OTOH, if you are asking for a way to determine all the PVs /under/ a thinLV, then there are ways to do this using the new select code in LVM, like this:
# lvs -S 'lv_role=pool && lv_role=thin' -a -o name,devices
  LV               Devices
  [thinpool_tdata] /dev/sdb1(27652)
  [thinpool_tmeta] /dev/sdi1(0)
Comment 15 Peter Rajnoha 2015-04-10 07:21:55 EDT
(In reply to Jonathan Earl Brassow from comment #14)
> I'm still not sure what is being asked for here.  Following a strict reading
> of the request, a column is wanted to display when a PV is on top of a
> thinLV.  Is this really what is wanted and what is the use-case?  It isn't
> that often that we do layering in this way.

Yes, and my argument in comment #10 was that if we display whether a PV is on thin LV or not, then we should as well display *any* type of LV this PV is on, it should not be just thin LV (the PV may be on top of mirror/raid LV or any other top-level LV type).

But for that, we'd need to have a possibility to report the stack properly (at least by looking one level down). We don't do that at the moment - that would require enhancing.

> 
> OTOH, if you are asking for a way to determine all the PVs /under/ a thinLV,
> then there are ways to do this using the new select code in LVM, like this:
> # lvs -S 'lv_role=pool && lv_role=thin' -a -o name,devices
>   LV               Devices
>   [thinpool_tdata] /dev/sdb1(27652)
>   [thinpool_tmeta] /dev/sdi1(0)

Nope, this BZ asks for the opposite - we have a PV and we need to know for that PV what is below it (if there's a stack of LVs below, we'd like to report the LV type at least one level down the stack).

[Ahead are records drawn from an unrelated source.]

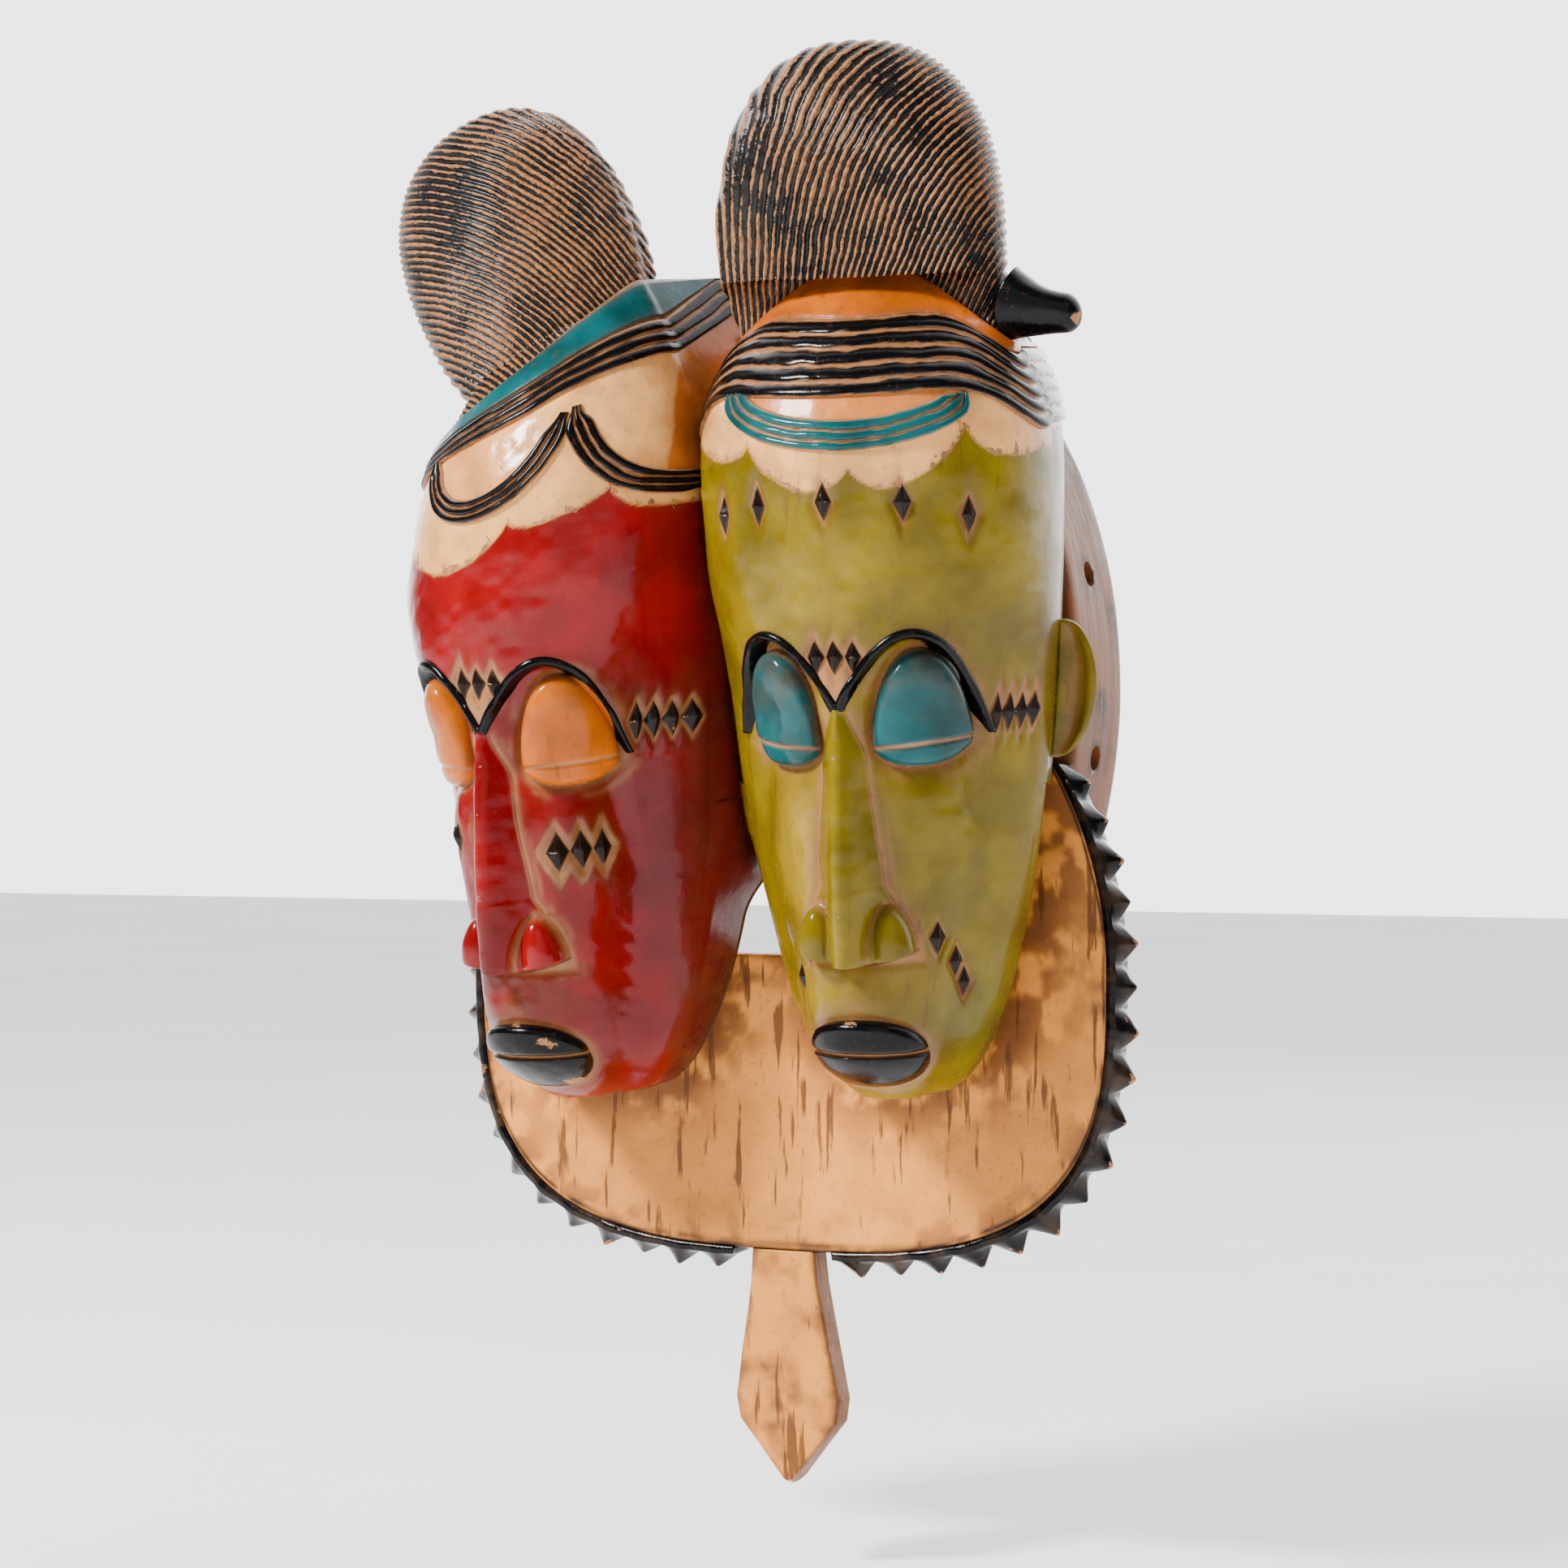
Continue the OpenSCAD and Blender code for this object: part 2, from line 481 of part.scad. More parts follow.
back_rim();
collar_plate();
pendant_tab();
tooth_border_left();
tooth_border_right();
red_head();
red_brow();
red_nose();
red_eyelids();
red_lips();
red_ear();
red_brow_lozenges();
red_temple_lozenges();
red_cheek_lozenges();
red_teal_band();
red_hair_ridges();
red_hair_loops();
red_coiffure();
olive_head();
olive_brow();
olive_nose();
olive_eyelids();
olive_lips();
olive_ear();
olive_forehead_lozenges();
olive_brow_lozenges();
olive_temple_lozenges();
olive_cheek_lozenges();
olive_orange_band();
olive_hair_ridges();
olive_teal_loops();
olive_coiffure();
olive_hair_horn();
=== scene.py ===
"""Looks of the carved twin-face mask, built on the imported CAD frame.

Lengths are millimetres in the CAD's frame until make_mesh turns them into metres. A head's own
frame has x to the viewer's right and z up from the middle of its forehead; angles run from its front.
"""
import math

import bmesh
import bpy
import numpy as np
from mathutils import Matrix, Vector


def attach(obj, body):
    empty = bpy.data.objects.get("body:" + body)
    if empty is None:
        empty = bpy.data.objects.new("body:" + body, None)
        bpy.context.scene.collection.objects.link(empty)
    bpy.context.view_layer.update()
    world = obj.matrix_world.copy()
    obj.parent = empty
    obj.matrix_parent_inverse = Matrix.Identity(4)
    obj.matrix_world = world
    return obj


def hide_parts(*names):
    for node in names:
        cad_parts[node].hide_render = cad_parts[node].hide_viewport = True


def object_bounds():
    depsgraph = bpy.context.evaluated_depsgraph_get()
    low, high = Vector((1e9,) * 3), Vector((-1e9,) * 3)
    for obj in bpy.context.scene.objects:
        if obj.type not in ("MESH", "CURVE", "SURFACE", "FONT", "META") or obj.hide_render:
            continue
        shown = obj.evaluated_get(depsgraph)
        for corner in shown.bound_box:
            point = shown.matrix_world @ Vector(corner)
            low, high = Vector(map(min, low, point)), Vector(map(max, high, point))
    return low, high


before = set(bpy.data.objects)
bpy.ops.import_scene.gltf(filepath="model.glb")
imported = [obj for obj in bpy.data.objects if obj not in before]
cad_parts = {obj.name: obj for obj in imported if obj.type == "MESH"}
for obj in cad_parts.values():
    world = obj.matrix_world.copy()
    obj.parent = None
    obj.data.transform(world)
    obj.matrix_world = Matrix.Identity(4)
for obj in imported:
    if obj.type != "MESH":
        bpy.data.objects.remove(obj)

cad_lo, cad_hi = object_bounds()
MM = 0.001

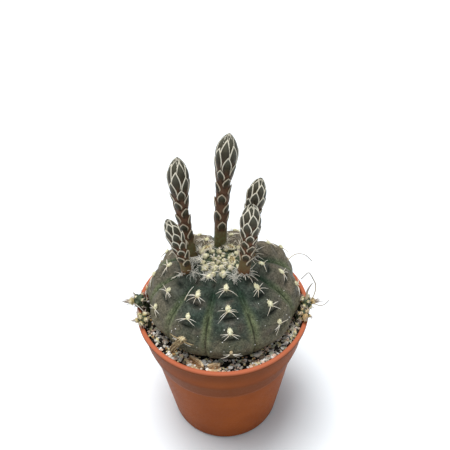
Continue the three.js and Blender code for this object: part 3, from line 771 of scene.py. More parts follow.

If we want to be more general, we could even report more what's beneath the PV (via udev/libblkid) - e.g. is this PV on MD, iSCSI... But I'm not sure if this makes sense if we already have tools like lsblk which already displays this info clearly.
Comment 16 Jonathan Earl Brassow 2016-01-22 10:16:41 EST
We will not be providing methods that allow users to peer through PVs to determine the layering below.  If you are looking for a way to display the PVs in a thin-LV, then refer to comment 14.